Cinta. Satu kata sederhana yang tak akan lekang
oleh usia. Sudah banyak penulis bicara cinta. Dari cinta yang biasa-biasa saja
sampai cinta yang luar biasa.
Cinta adalah kisah yang tak pernah basi. Apalagi
berjamur dan usang hingga terlupakan. Debu pun tak sanggup membuat cinta
menjadi buram. Sebenarnya, kisah cinta menjadi abadi cukup dengan satu alasan
saja . Cinta terlampau sering disentuh oleh manusia, cinta terusap dan terasah
seiring waktu berdetak.
Cinta adalah kisah yang tak pernah membosankan.
Cinta, makin berliku makin menarik. Cinta, makin berteka-teki makin cantik.
Cinta yang sama juga membadani sebuah film
berjudul “Keumala”. Ini memang film lama. Namun, benang ceritanya yang tak
biasa membuatnya tak berhenti memesona. Keumala adalah tokoh utama dalam film
ini. Dia ditemani oleh peran pasangannya
bernama Langit.
Senja telah mempertemukan mereka di sebuah kala
yang tidak biasa. Senja ini telah mempersatukan mereka setelah perseteruan
kata-kata yang ditamparkan oleh Langit.
Dan dalam senja ini aku berangkat menuju terang
sedangkan kamu pulang dari gelap.
Keumala, gadis cantik yang kesepian. Kesepian
telah membuat manusia pandai berdusta, terutama terhadap diri sendiri. Keumala
memilih dusta sebagai jalan pilihannya. Tak hanya dusta pada orang lain, namun
dusta pada cintanya sendiri. Keumala terlalu angkuh untuk meminta. Sehingga
sepi menjadi teman abadinya dalam perjalanan menuju kegelapan Retinitis Pigmentosis.
Kegelapan makin nyata bagi Keumala tak lama
setelah senja pertamanya bersama Langit. Langit yang sudah didustai kini datang
sebagai sosok yang berbeda, Arthur. Keumala yang ketika terang pandai berdusta,
kini terlalu jujur bersama kegelapannya. Hening bisu yang dibawa Arthur membuat
Keumala meruntuhkan kedustaan masa lalunya. Senja yang
mempertemukan kita. Sendiri adalah candu. Dan candu adalah menuju
kekosongan.
Film ini adalah tentang Keumala yang menyongsong
gelap bersama terang yang dihadirkannya kepada Langit. Uraian objektif mengenai
film tersebut patut diakhiri sampai di sini. Silakan kawan-kawan menonton
filmnya dan nikmati setiap benang ceritanya.
Keluar dari uraian objektif di atas, kini
giliran uraian subjektifnya.

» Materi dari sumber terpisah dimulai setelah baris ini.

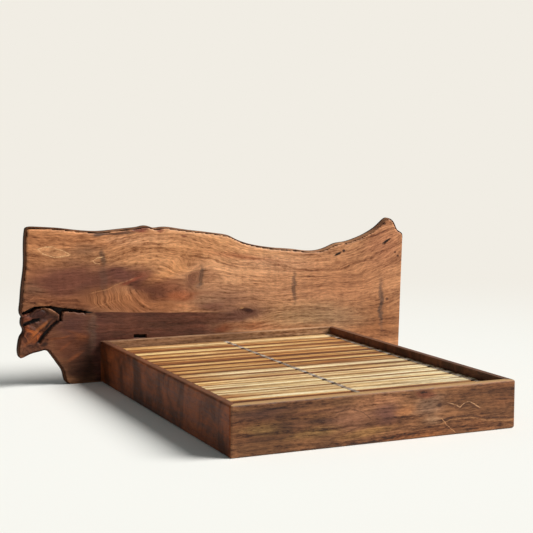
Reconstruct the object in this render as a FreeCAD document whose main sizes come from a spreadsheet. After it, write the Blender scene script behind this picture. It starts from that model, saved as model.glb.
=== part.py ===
import FreeCAD, Part
import math
import os
import Sketcher
from FreeCAD import Placement, Rotation, Vector

# Live edge bed: a low platform of mitred boards round a slatted deck, with one wide
# live-edge plank standing behind it as the headboard.
# Frame: +X to the right along the headboard, +Y from the foot towards the headboard, +Z up.
# The origin is on the floor, under the middle of the whole bed.
# Every size is in millimetres and is named once in this table.

SIZES = {
    # Platform boards
    "platform_width": 1640,
    "platform_length": 2125,
    "platform_offset": -12,
    "rail_height": 260,
    "rail_thickness": 45,
    "corner_radius": 15,
    "outer_arris": 13,
    "inner_arris": 3,
    # Headboard plank
    "slab_width": 2700,
    "slab_height": 990,
    "slab_thickness": 58,
    "front_wane": 14,
    "middle_wane": 4,
    "fissure_depth": 44,
    "slot_depth": 30,
    "slit_depth": 12,
    "burl_recess": 10,
    "burl_groove_depth": 26,
    # Slatted deck
    "mattress_recess": 45,
    "slat_width": 94,
    "slat_thickness": 20,
    "slat_gap": 19,
    "slat_arris": 3,
    "slat_end_gap": 6,
    "deck_end_gap": 8,
    "webbing_width": 25,
    "webbing_thickness": 1.5,
    "webbing_edge": 18,
    "webbing_end": 5,
    "staple_crown": 12,
    "staple_wire": 1,
    # Cleats and corner blocks
    "ledger_width": 40,
    "ledger_height": 40,
    "ledger_end_gap": 2,
    "block_size": 60,
    "block_lift": 15,
    "board_arris": 2,
    # Centre beam, its hangers and legs
    "beam_width": 45,
    "beam_height": 90,
    "beam_end_gap": 1,
    "hanger_plate": 3,
    "hanger_flange": 30,
    "hanger_height": 70,
    "hanger_depth": 45,
    "hanger_corner": 4,
    "hanger_side_gap": 0.5,
    "leg_size": 60,
    "glide_diameter": 36,
    "glide_thickness": 5,
    # Bolts, screws, washers and threaded inserts
    "bolt_diameter": 8,
    "bolt_head_width": 13,
    "bolt_head_height": 5.3,
    "washer_diameter": 24,
    "washer_thickness": 2,
    "insert_diameter": 12,
    "insert_length": 18,
    "slab_bite": 32,
    "rail_bite": 24,
    "screw_diameter": 5,
    "screw_head_diameter": 10,
    "screw_head_height": 3,
    "screw_bite": 20,
    "leg_bolt_bite": 30,
    "bore_clearance": 0.3,
    "tip_clearance": 4,
    "cut_overrun": 30,
}

# Numbers of pieces and the shares of a length at which they sit. Small round work is
# drawn with a few flats, to keep the model light.
HEX_FLAT_COUNT = 6
SMALL_FLAT_COUNT = 8
LARGE_FLAT_COUNT = 12
LEG_COUNT = 3
LEDGER_SCREW_COUNT = 7
BOLT_HEIGHT_SHARES = (0.40, 0.78)
SCREW_HEIGHT_SHARES = (0.25, 0.60)
HANGER_HOLE_SHARES = (0.28, 0.78)
HEADBOARD_COLUMN_SHARES = (-0.36, -0.14, 0.14, 0.36)
HEADBOARD_ROW_SHARES = (0.27, 0.65)

# The plank's outline as shares of its width and height, from the floor at the left,
# round the burl, up the left end and along the live top edge. Each table begins where
# the one before it ends, and a corner lies between them.
BURL_UNDERSIDE_SHARES = [
    (0.1194, 0.000), (0.1106, 0.012), (0.1067, 0.037), (0.1022, 0.086), (0.0943, 0.120),
    (0.0848, 0.159), (0.0753, 0.195), (0.0695, 0.214), (0.0615, 0.223), (0.0460, 0.216),
    (0.0324, 0.210), (0.0169, 0.192), (0.0062, 0.183),
]
BURL_END_SHARES = [
    (0.0062, 0.183), (0.0030, 0.190), (0.0000, 0.211), (0.0000, 0.253), (0.0021, 0.289),
    (0.0062, 0.322), (0.0122, 0.350), (0.0118, 0.366), (0.0083, 0.387), (0.0073, 0.408),
    (0.0100, 0.441),
]
LEFT_END_SHARES = [
    (0.0100, 0.441), (0.0060, 0.462), (0.0068, 0.518), (0.0095, 0.599), (0.0137, 0.683),
    (0.0172, 0.761), (0.0178, 0.850), (0.0193, 0.944), (0.0217, 0.988),
]
TOP_EDGE_SHARES = [
    (0.0217, 0.988), (0.0250, 0.995), (0.0310, 0.999), (0.0420, 0.999), (0.0676, 0.994),
    (0.101, 0.986), (0.135, 0.973), (0.164, 0.964), (0.191, 0.960), (0.227, 0.966),
    (0.277, 0.976), (0.288, 0.979), (0.301, 0.986), (0.314, 0.984), (0.327, 0.972),
    (0.344, 0.974), (0.396, 0.959), (0.459, 0.935), (0.491, 0.922), (0.520, 0.906),
    (0.536, 0.884), (0.555, 0.862), (0.609, 0.826), (0.651, 0.810), (0.693, 0.799),
    (0.722, 0.787), (0.746, 0.783), (0.766, 0.788), (0.789, 0.806), (0.809, 0.827),
    (0.835, 0.836), (0.860, 0.852), (0.886, 0.876), (0.906, 0.901), (0.924, 0.929),
    (0.937, 0.957), (0.948, 0.982), (0.958, 0.994), (0.967, 0.984), (0.977, 0.950),
    (0.985, 0.912), (0.992, 0.900), (0.998, 0.887), (1.000, 0.868), (1.000, 0.837),
]
RIGHT_FOOT_SHARE = 0.9884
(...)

Keangkuhan yang dimiliki Keumala juga dimiliki oleh
seseorang di dunia nyata. Dengan kisah yang hampir sama, seseorang tersebut
juga menenggelamkan keangkuhannya berkat seseorang. Terima kasih untuk
seseorang itu. Dimana pun adamu, semua karena mu waktu itu.
Dan kemudian, terima kasih kepada seseorang yang
sudah layaknya Lintang bagi Inong. Terima kasih untuk dia atas sikap yang sama
seperti detik 53.36 dan 54.13 di film ini. Terima kasih atas air lautmu yang
dingin yang telah menghilangkan panas keangkuhan dalam jiwa seseorang. Terima
kasih telah menghadirkan jiwa yang lebih manusia bagi seorang manusia di luar
sana.
Biarpun kini etika harus dijunjung hingga
perpisahan harus dihadirkan. Terima kasih atas jalan berbeda yang kau bawa
sejak senja di tengah tahun 2008 itu.